Repeat exactly the lines from the start of the records below through the line that contains "the wing's pieces.", including both.

> [RECORD EXCERPTS]

......

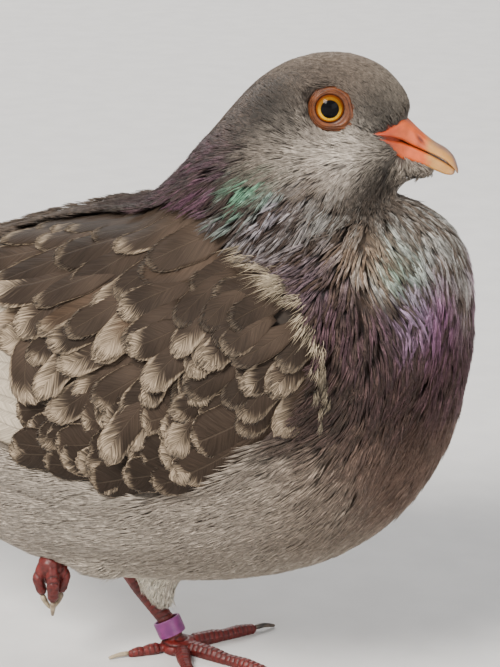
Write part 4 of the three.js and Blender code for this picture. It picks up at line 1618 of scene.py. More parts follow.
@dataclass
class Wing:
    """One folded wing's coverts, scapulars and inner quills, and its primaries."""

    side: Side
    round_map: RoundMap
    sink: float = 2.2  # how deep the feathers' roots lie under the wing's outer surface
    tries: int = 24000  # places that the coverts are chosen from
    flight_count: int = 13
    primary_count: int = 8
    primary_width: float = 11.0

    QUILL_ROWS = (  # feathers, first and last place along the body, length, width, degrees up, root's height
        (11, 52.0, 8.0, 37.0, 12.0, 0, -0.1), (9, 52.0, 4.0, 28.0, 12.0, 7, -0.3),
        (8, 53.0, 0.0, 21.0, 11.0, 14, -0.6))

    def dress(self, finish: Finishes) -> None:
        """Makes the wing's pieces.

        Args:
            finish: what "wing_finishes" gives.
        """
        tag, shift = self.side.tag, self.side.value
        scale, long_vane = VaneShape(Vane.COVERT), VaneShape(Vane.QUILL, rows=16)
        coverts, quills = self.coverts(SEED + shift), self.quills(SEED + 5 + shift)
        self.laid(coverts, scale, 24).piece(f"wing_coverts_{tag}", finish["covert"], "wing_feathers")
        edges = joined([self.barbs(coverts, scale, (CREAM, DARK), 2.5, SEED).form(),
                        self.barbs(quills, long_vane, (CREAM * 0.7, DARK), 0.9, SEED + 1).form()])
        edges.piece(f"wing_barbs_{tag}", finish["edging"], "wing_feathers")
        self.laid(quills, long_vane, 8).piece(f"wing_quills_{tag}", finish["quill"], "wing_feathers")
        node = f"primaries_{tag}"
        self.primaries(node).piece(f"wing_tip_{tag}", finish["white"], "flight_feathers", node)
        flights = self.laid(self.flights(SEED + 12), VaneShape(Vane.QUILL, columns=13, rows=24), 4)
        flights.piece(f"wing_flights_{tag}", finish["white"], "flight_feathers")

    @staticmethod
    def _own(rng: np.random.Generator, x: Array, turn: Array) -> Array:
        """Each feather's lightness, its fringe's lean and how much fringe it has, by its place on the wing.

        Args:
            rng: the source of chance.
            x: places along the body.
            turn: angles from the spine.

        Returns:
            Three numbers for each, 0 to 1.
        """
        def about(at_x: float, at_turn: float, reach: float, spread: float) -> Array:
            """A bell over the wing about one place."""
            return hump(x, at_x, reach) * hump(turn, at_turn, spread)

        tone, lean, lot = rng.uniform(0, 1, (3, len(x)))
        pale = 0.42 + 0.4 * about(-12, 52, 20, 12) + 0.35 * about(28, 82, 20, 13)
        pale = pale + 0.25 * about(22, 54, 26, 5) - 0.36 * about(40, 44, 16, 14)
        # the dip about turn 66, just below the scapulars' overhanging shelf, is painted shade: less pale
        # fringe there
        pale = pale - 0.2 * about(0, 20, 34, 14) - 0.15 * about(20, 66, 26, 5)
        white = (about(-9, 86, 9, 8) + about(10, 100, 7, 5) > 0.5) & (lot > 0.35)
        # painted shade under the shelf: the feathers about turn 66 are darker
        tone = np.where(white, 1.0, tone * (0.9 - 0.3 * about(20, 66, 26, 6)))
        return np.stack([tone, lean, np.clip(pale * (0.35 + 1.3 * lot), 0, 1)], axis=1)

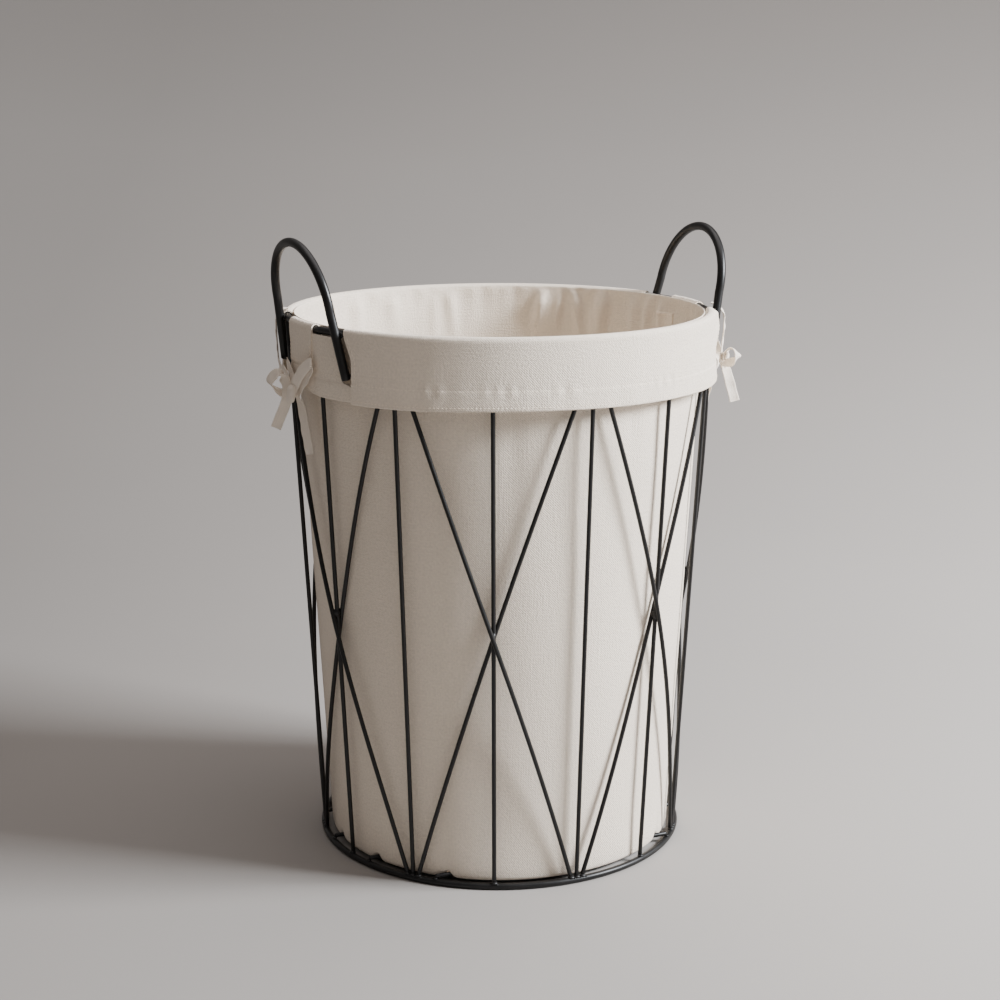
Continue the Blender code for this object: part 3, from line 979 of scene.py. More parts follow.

......

> [SOLUTION]
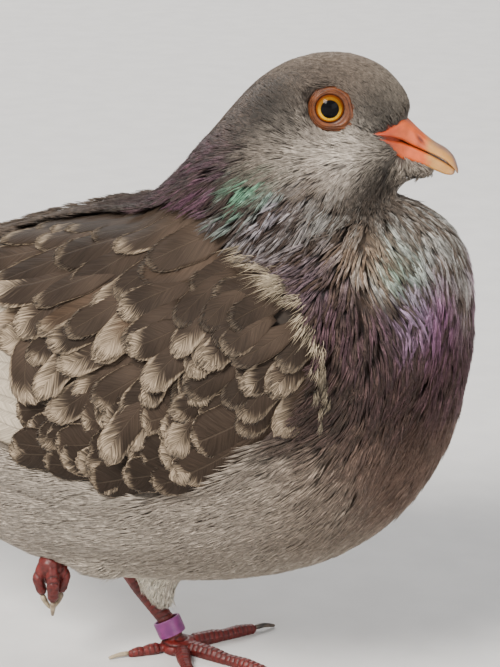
Write part 4 of the three.js and Blender code for this picture. It picks up at line 1618 of scene.py. More parts follow.
@dataclass
class Wing:
    """One folded wing's coverts, scapulars and inner quills, and its primaries."""

    side: Side
    round_map: RoundMap
    sink: float = 2.2  # how deep the feathers' roots lie under the wing's outer surface
    tries: int = 24000  # places that the coverts are chosen from
    flight_count: int = 13
    primary_count: int = 8
    primary_width: float = 11.0

    QUILL_ROWS = (  # feathers, first and last place along the body, length, width, degrees up, root's height
        (11, 52.0, 8.0, 37.0, 12.0, 0, -0.1), (9, 52.0, 4.0, 28.0, 12.0, 7, -0.3),
        (8, 53.0, 0.0, 21.0, 11.0, 14, -0.6))

    def dress(self, finish: Finishes) -> None:
        """Makes the wing's pieces.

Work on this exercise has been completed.